There is famous leather tannery in the medina. Once in the middle of the old center, it has now been moved by the government to a nearby higher place to provide a better environment for the workers and to give the local residents more distance from the strong smells. There huge vats for cleaning and dying the skins, goat, sheep, camel and cow, are in continual use for their leather industry. In India, the leather workers are among the lowliest caste groups in the social order. I did not ask but wonder if the same is true here, where the men with arms dyed up to their elbows, have been working in this industry for undoubtedly many generations.
Visits to a woodworking museum in an old mansion, an ancient medrassah for boys to learn Islamic law, and the current men’s koranic university, were all located within a spiderweb of intersecting streets. Our New Zealand friend, who bought and refurbished a home in the medina, told us that once you know the logic of the medina, finding your way is easier: each small section of the medina has a mosque and a central square with a main route going in and going out where you will find the everyday foods for sale, brought into the medina on a daily basis, on the outside of each individual section and other commodities for sale being on the inside toward the center.
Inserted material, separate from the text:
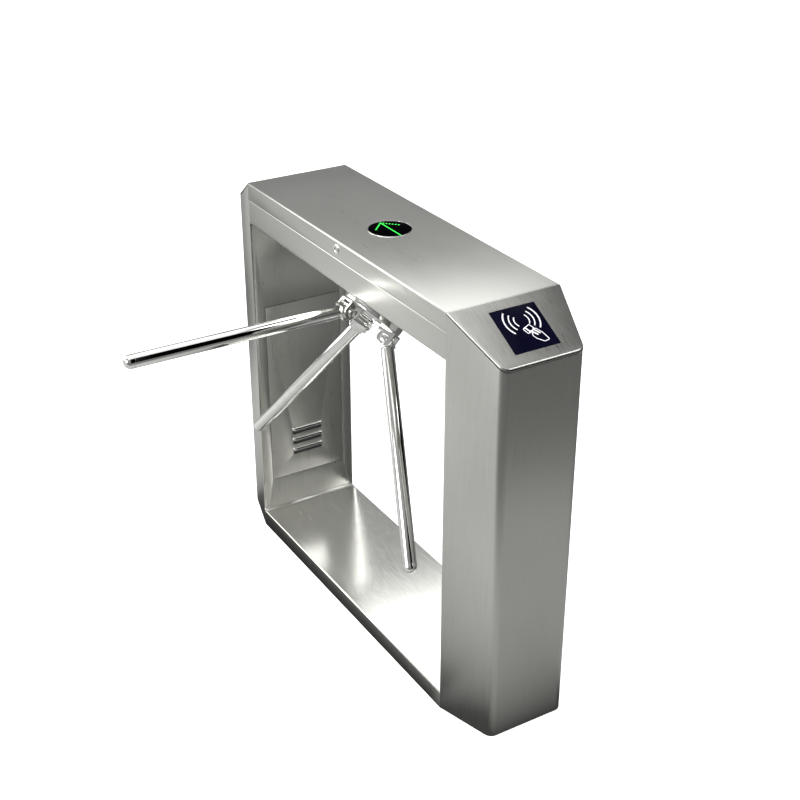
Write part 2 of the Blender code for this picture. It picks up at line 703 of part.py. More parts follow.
def tripod():
    """The rotating group: hub, shaft, index wheel, brackets, pins and the three arms."""
    frame = tripod_frame()
    flat = HUB_RADIUS - HUB_RIM
    hub = [
        (0, -HUB_OUTER), (flat, -HUB_OUTER), (HUB_RADIUS, HUB_RIM - HUB_OUTER),
        (HUB_RADIUS, -HUB_INNER - HUB_RIM), (flat, -HUB_INNER), (0, -HUB_INNER),
    ]
    add_object("hub_disc", turned(hub, 40), CHROME, frame)
    foot = GAP - HUB_INNER
    step = FLANGE_THICKNESS - HUB_INNER
    shaft = [
        (0, foot), (FLANGE_RADIUS, foot), (FLANGE_RADIUS, step),
        (SHAFT_RADIUS, step), (SHAFT_RADIUS, SHAFT_END), (0, SHAFT_END),
    ]
    add_object("main_shaft", turned(shaft), STEEL, frame)
    bore = circle((0, 0), SHAFT_RADIUS + GAP)
    wheel = plate([notched_wheel(), bore], WHEEL_START, WHEEL_START + WHEEL_WIDTH)
    add_object("index_wheel", wheel, ZINC, frame)
    for letter, turn in ARM_TURNS.items():
        spoke = empty(f"spoke_{letter}", (0, 0, 0), (0, 0, turn), frame)
        bracket(letter, spoke)
        arm(letter, spoke)


def notched_wheel():
    """Outline of the index wheel: lands on a circle with a square notch at every twelfth of a turn."""
    outline = []
    half = asin(NOTCH_HALF_WIDTH / WHEEL_RADIUS)
    floor = WHEEL_RADIUS - NOTCH_DEPTH
    floor_half = asin(NOTCH_HALF_WIDTH / floor)
    for notch in range(WHEEL_NOTCHES):
        turn = 2 * pi * notch / WHEEL_NOTCHES
        following = 2 * pi * (notch + 1) / WHEEL_NOTCHES
        outline += arc((0, 0), floor, turn - floor_half, turn + floor_half, 1)
        outline += arc((0, 0), WHEEL_RADIUS, turn + half, following - half, 2)
    return outline


def bracket(letter, spoke):
    """A clevis on the hub's face, with the pivot pin of its arm through its two ears."""
    offset = PIN_REACH * sin(ARM_ANGLE)
    face = HUB_OUTER + GAP
    side = [(BRACKET_INNER, face), (BRACKET_OUTER, face), (BRACKET_OUTER, face + BRACKET_BASE)]
    ear = arc((offset, offset), EAR_RADIUS, radians(-12), radians(205), 14)
    outline = side + ear + [(BRACKET_INNER, face + BRACKET_SHOULDER)]
    # Drawn as distance from the axis and depth out of the hub, which are local -Y and -Z.
    out = Matrix(((0, 0, 1, 0), (-1, 0, 0, 0), (0, -1, 0, 0), (0, 0, 0, 1)))
    body = swapped(plate([outline], -EAR_OUTER, EAR_OUTER), out)
    clevis = add_object(f"bracket_{letter}", body, CHROME, spoke)
    floor = face + BRACKET_BASE
    slot = box((-EAR_INNER, -PIN_REACH, -PIN_REACH), (EAR_INNER, 0.0, -floor))
    bore = rod(PIN_RADIUS + GAP, -2 * EAR_OUTER, 2 * EAR_OUTER, 16)
    bore = swapped(bore, Matrix.Translation((0, -offset, -offset)) @ ALONG_X)
    combine(clevis, add_object(f"bracket_{letter}_slot", slot, CHROME, spoke), "DIFFERENCE")
    combine(clevis, add_object(f"bracket_{letter}_bore", bore, CHROME, spoke), "DIFFERENCE")
    near, far = EAR_OUTER + GAP, EAR_OUTER + GAP + PIN_HEAD
    profile = [(0, -far), (PIN_HEAD_RADIUS, -far), (PIN_HEAD_RADIUS, -near), (PIN_RADIUS, -near),
               (PIN_RADIUS, near), (PIN_HEAD_RADIUS, near), (PIN_HEAD_RADIUS, far), (0, far)]
    pin = swapped(turned(profile, 16), ALONG_X)
    add_object(f"pin_{letter}", pin, CHROME, spoke, (0, -offset, -offset))


def arm(letter, spoke):
    """One arm on its pivot: the root block between the ears, the tube and its domed end cap."""
    offset = PIN_REACH * sin(ARM_ANGLE)
    frame = empty(f"arm_{letter}_axis", (0, -offset, -offset), (pi - ARM_ANGLE, 0, 0), spoke)
    round_end = arc((0, 0), ARM_RADIUS, pi, 2 * pi, 10)
    outline = round_end + [(ARM_RADIUS, ARM_ROOT_END), (-ARM_RADIUS, ARM_ROOT_END)]
    half = EAR_INNER - 2 * GAP
    block = swapped(plate([outline], -half, half), ALONG_X)
    root = add_object(f"arm_{letter}_root", block, CHROME, frame)
    inside = ARM_RADIUS - ARM_WALL - GAP
    spigot = rod(inside, ARM_ROOT_END - SHEET, ARM_ROOT_END + SPIGOT, 20)
    bore = swapped(rod(PIN_RADIUS + GAP, -2 * EAR_OUTER, 2 * EAR_OUTER, 16), ALONG_X)
    combine(root, add_object(f"arm_{letter}_spigot", spigot, CHROME, frame), "UNION")
    combine(root, add_object(f"arm_{letter}_bore", bore, CHROME, frame), "DIFFERENCE")
    start, end = ARM_ROOT_END + GAP, ARM_CAP_START - GAP
    tube = rectangle((ARM_RADIUS - ARM_WALL, start), (ARM_RADIUS, end))
    add_object(f"arm_{letter}_tube", turned(tube, 28), CHROME, frame)
    dome = arc((0, ARM_TIP), ARM_RADIUS, 0.0, pi / 2, 6)[:-1]
    cap = [(0, ARM_CAP_START - SPIGOT), (inside, ARM_CAP_START - SPIGOT), (inside, ARM_CAP_START),
           (ARM_RADIUS, ARM_CAP_START)] + dome + [(0, ARM_TIP + ARM_RADIUS)]
    add_object(f"arm_{letter}_cap", turned(cap, 28), CHROME, frame)


def mechanism():
    """The fixed head mechanism: bearing housing, bearings, plate, sensor, and the two locking sets."""
    frame = tripod_frame()
    bore = BEARING_RADIUS + GAP
    start = SHEET - HUB_INNER
    housing = rectangle((bore, start), (HOUSING_RADIUS, HOUSING_END))
    add_object("bearing_housing", turned(housing, 32), STEEL, frame)
    for name, low in BEARING_STARTS.items():
        ring = rectangle((SHAFT_RADIUS + GAP, low), (BEARING_RADIUS, low + BEARING_WIDTH))
        add_object(f"{name}_bearing", turned(ring), CHROME, frame)
    top = PLATE_START + PLATE_THICKNESS
    outline = rectangle(PLATE_CORNERS[0], PLATE_CORNERS[1])
    board = plate([outline, circle((0, 0), SHAFT_RADIUS + SHEET)], PLATE_START, top)
    board = add_object("mechanism_plate", board, ZINC, frame)
    posts = []
    for side in (-1, 1):
        shift = Matrix.Translation((side * PAWL_PIVOT[0], -PAWL_PIVOT[1], 0))
        post = rod(PAWL_PIVOT_RADIUS, top - SHEET, WHEEL_START + WHEEL_WIDTH, 16)
        posts.append(swapped(post, shift))
    combine(board, add_object("pawl_posts", merged(posts), ZINC, frame), "UNION")
    near, far = SENSOR_Y
    sensor = box((-SENSOR_HALF_WIDTH, near, top + GAP), (SENSOR_HALF_WIDTH, far, WHEEL_START + WHEEL_WIDTH))
    add_object("position_sensor", sensor, BLACK_PLASTIC, frame)
    for name, side in (("entry", 1), ("exit", -1)):
        locking_set(name, side, frame, top)


def locking_set(name, side, frame, top):
    """One direction's lock: a pawl beside the index wheel and the solenoid whose plunger swings it."""
    pivot = Vector((side * PAWL_PIVOT[0], -PAWL_PIVOT[1], 0))
    outline = [(side * x - pivot.x, -rise - pivot.y) for x, rise in PAWL_OUTLINE]
    bore = circle((0, 0), PAWL_PIVOT_RADIUS + GAP, 16)
    low, high = WHEEL_START + GAP, WHEEL_START + WHEEL_WIDTH - GAP
    turn = empty(f"{name}_pawl_axis", pivot, (0, 0, 0), frame)
    add_object(f"{name}_pawl", plate([outline, bore], low, high), ZINC, turn)
    centre = WHEEL_START + WHEEL_WIDTH / 2
    place = Matrix.Translation((0, -PLUNGER_RISE, centre)) @ ALONG_X
    ends = sorted((side * PLUNGER_TIP, side * PLUNGER_END))
    plunger = swapped(rod(PLUNGER_RADIUS, ends[0], ends[1], 16), place)
    add_object(f"{name}_plunger", plunger, CHROME, frame)
    deep = centre - top - GAP
    ends = sorted((side * SOLENOID_START, side * SOLENOID_END))
    outer = rectangle((-SOLENOID_HALF, -deep), (SOLENOID_HALF, deep))
    hole = circle((0, 0), PLUNGER_RADIUS + GAP, 16)
    body = swapped(plate([outer, hole], ends[0], ends[1]), place)
    add_object(f"{name}_solenoid", body, COPPER, frame)


def control_board():
    """Control board on spacers in the beam, with its relays, processor and terminals."""
    floor = BEAM_UNDERSIDE + SHEET + GAP
    level = floor + BOARD_RISE
    low, high = BOARD_X
    board = box((low, -BOARD_HALF_WIDTH, level), (high, BOARD_HALF_WIDTH, level + SHEET))
    board = add_object("control_board", board, BOARD_GREEN)
    seat = level + SHEET / 2
    fittings = []
    for near, far, rise in (TERMINAL_ROW, RELAY_ROW, PROCESSOR):
        fittings.append(box((near[0], near[1], seat), (far[0], far[1], level + rise)))
    reach = BOARD_HALF_WIDTH - SPACER_INSET
    for x in (low + SPACER_INSET, high - SPACER_INSET):
        for y in (-reach, reach):
            post = rod(SPACER_RADIUS, floor, seat, 10)
            fittings.append(swapped(post, Matrix.Translation((x, y, 0))))
    combine(board, add_object("board_fittings", merged(fittings), BOARD_GREEN), "UNION")


clear_scene()
legs()
beam()
lid()
mechanism()
tripod()
control_board()
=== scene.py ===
"""Looks of the visitor counter turnstile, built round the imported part. All sizes are metres."""
import json
from math import acos, atan, atan2, cos, hypot, pi, radians, sin, tan

import bmesh
import bpy
from mathutils import Matrix, Vector


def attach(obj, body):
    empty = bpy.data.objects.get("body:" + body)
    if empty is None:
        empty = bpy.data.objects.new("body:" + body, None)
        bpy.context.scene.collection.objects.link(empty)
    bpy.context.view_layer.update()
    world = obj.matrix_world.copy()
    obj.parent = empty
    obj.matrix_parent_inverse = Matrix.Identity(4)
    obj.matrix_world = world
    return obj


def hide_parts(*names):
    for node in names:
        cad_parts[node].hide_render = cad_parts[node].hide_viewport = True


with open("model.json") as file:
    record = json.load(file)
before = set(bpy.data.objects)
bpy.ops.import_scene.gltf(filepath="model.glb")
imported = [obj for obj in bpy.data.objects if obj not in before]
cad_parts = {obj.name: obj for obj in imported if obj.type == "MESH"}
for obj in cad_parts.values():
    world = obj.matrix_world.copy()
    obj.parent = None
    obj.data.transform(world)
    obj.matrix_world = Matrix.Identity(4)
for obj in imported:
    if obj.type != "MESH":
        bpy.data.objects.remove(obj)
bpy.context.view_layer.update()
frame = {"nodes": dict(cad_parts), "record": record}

# Cabinet
LENGTH, WIDTH, HEIGHT = 1.200, 0.280, 1.000
LEG_LENGTH, LEG_END_WIDTH, LEG_CORNER = 0.146, 0.197, 0.022
SLOPE_DROP = 0.0785
SHEET, GAP = 0.002, 0.0003
INNER_X = LENGTH / 2 - LEG_LENGTH
TAPER = (WIDTH - LEG_END_WIDTH) / 2 / LEG_LENGTH
CAP_THICKNESS, CAP_OVERHANG, CAP_LIP_GAP = 0.005, 0.0015, 0.0025
CAP_ROUND, RIDGE_ROUND = 0.0040, 0.0080
WINDOW, WINDOW_THICKNESS, WINDOW_SEAT = 0.110, 0.0035, 0.0006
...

It is hard to imagine every being able to negotiate through the many alleyways with similar colored walls everywhere.
I had seen a poster for a “Festival of Sufism” opening that very night and wished to go — but it turned out the finding out the venue and the time it began was of great difficulty. Two official guides tried unsuccessfullyto get the information for me. All they learned was that a travel office in a major shopping mall was selling tickets and we should go there to find out further information. So after our long tour of the Fes medina, the two guides and I and the van went to the shopping mall. This was a greater culture shock than the morning in the old part of town — as this very modern mall was more crowded then the teeming throngs in the medina. All the major named brands were there — European and American — and when we found the travel office, it was closed for the day. Down the escalator again to the information kiosk where we were told the performance started at 8 pm at the Bab El Makhina and we could buy tickets there.
So that is what we did. Taking 3 small taxis in the rain, 9 of us went to a “stunning” “unique” “absorbing” “engrossing” “ecstatic” “contemplative” “meditative” (as described by the attending members of our group) performance. Held outside in the middle of a 14th century walled fortress, it fortunately stopped raining so we could remove the fitted plastic covers and sit down on our padded seats, very near the front (as the 8:00 concert started on Moroccan time at 8:45 pm). The concert was “Ode to Sufi Women” (of course in French) and included poetry readings in French of the sufi mystic Rumi (as far as my limited French could tell) and singing by two fine women vocalists accompanied by classical instruments and a choir of women with various drums.
It is magical sitting in such a setting. It is at this concert that we met our New Zealand friend and heard stories about life in Fes and the joys of raising two adopted Berber children. The most surprising information was that there has been a sharp rise in teenage pregnancies due to the universal use of cell phones, allowing for the first time arranged meetings of the sexes without the pall of parental authority.
Fes seem to me to have one of the most extreme differences in living conditions between the poor in the medina and the wealthy in the new part of town. Of course, the shanty towns of India and the elite residences of the educated upper classes also display a huge disparity. But there is something about the French overlay here, in signage and language usage, and the mixture of traditional dress and very modern attire in both ends of the residential spectrum, that make it seem more surprising. Our guides all told us that you can’t tell the wealth of a family from the outside of their homes in the Medina; centuries have taught people to play down the exterior looks of their homes and only display their wealth inside. That may be true but wealthy people are still living with donkeys and ponies up and down their streets for transport and experience more difficult access to the accoutrements of the 21st century.
Our Riad in Fes, the Salam Fes, located inside the beginning of one part of the huge medina is magnificent — my image of the palaces of the Arabian nights, elaborate tilework, high ceilings, stained glass, carved wooden doors and cornices, foundations and pools with water and side alcoves with divans for quiet assignations.
We meet our guide for the rest of our journey as our first guide has a health issue that needs to be addressed. So we will hear a different perspective, from a different native, as we head down into the Atlas mountain area of Midelt.